## Stated problem
Beginning with the first line below, please repeat the material exactly, ending with the line that includes "and burr axis.".

------------------------------------------------

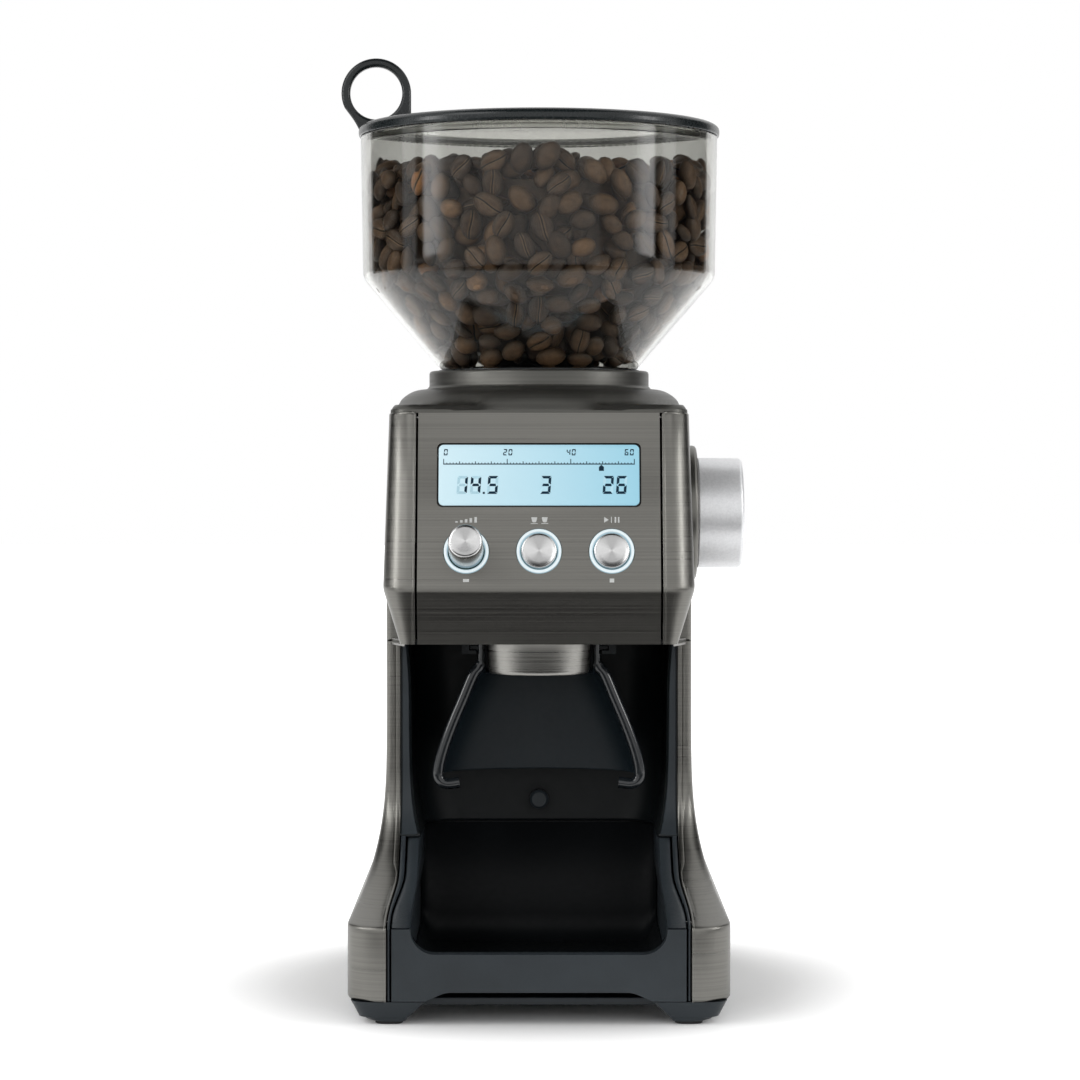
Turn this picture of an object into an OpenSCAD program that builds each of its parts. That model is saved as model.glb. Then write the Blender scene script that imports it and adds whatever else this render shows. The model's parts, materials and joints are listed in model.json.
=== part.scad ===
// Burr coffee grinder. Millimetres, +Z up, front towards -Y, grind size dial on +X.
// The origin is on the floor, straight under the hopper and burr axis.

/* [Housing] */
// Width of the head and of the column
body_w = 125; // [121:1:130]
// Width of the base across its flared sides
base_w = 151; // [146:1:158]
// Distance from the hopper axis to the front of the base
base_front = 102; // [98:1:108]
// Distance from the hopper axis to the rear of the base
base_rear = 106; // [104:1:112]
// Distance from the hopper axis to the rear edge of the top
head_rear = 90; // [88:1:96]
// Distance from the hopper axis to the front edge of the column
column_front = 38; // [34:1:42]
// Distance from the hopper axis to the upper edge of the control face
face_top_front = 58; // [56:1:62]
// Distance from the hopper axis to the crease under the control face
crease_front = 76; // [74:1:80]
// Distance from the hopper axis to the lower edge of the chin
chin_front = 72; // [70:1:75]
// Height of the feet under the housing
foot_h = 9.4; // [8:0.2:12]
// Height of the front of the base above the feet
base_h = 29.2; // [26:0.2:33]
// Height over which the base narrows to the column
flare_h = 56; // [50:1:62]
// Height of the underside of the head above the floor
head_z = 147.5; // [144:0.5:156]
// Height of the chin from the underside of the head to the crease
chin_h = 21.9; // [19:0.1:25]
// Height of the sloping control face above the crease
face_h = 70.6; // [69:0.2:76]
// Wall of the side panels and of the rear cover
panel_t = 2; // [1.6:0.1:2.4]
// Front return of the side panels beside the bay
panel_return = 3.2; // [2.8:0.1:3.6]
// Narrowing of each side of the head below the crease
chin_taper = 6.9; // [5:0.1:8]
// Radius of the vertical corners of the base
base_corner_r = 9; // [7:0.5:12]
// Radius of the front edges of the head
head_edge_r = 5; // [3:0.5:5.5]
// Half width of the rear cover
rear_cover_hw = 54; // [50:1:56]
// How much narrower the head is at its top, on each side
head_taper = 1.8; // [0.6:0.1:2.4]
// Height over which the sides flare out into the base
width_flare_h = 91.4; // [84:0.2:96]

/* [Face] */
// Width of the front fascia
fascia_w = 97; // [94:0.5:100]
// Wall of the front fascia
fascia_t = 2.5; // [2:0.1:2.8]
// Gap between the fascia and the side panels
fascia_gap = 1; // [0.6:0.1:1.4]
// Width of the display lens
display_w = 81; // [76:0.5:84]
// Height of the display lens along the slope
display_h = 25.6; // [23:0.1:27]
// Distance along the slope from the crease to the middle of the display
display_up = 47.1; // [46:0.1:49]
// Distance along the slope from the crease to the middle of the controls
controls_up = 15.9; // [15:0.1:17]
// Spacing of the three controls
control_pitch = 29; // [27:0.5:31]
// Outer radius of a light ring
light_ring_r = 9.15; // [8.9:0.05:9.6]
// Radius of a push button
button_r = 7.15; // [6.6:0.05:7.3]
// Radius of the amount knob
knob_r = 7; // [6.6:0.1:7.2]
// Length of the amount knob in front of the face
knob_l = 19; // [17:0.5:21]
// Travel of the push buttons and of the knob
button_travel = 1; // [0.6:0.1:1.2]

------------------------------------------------

## Correct result
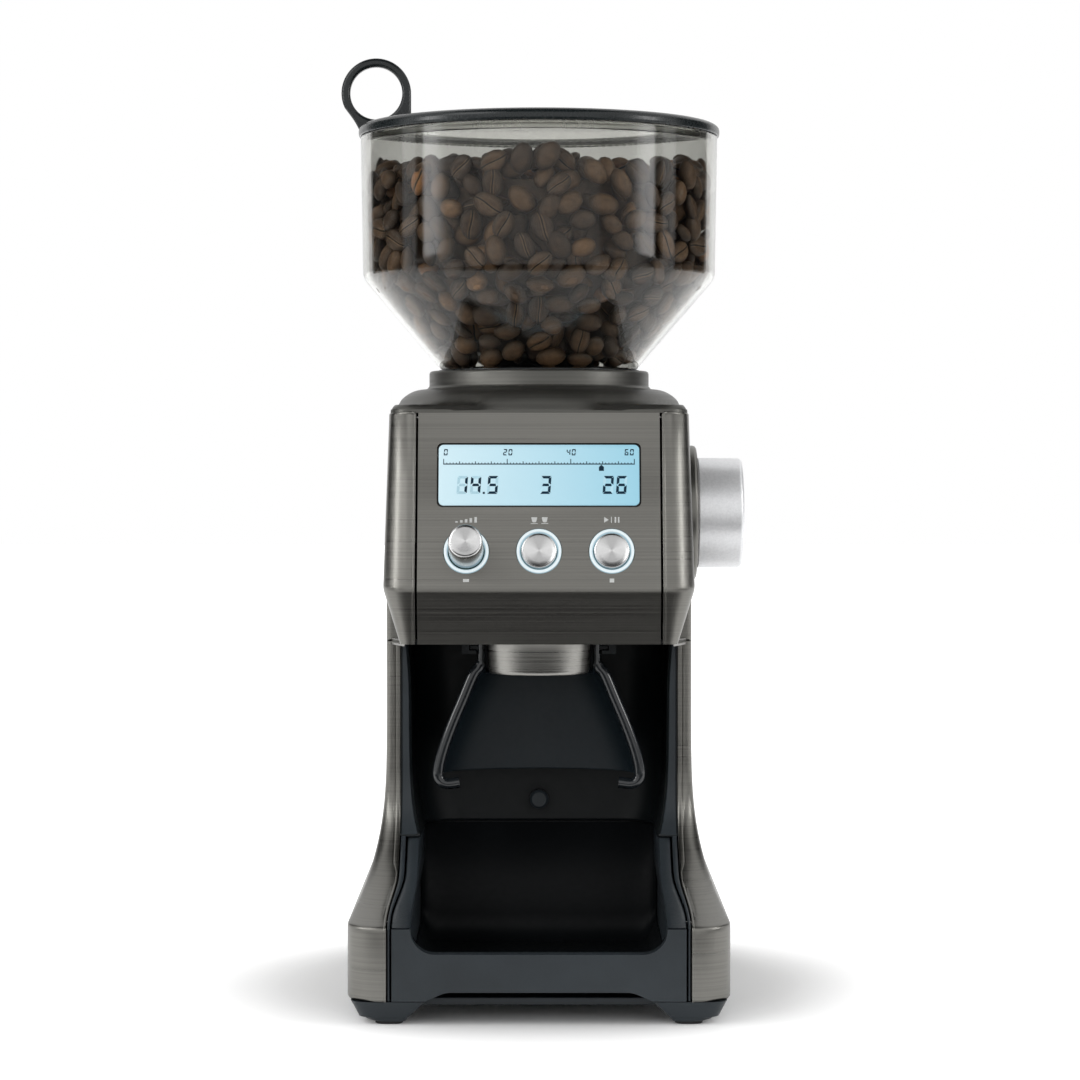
Turn this picture of an object into an OpenSCAD program that builds each of its parts. That model is saved as model.glb. Then write the Blender scene script that imports it and adds whatever else this render shows. The model's parts, materials and joints are listed in model.json.
=== part.scad ===
// Burr coffee grinder. Millimetres, +Z up, front towards -Y, grind size dial on +X.
// The origin is on the floor, straight under the hopper and burr axis.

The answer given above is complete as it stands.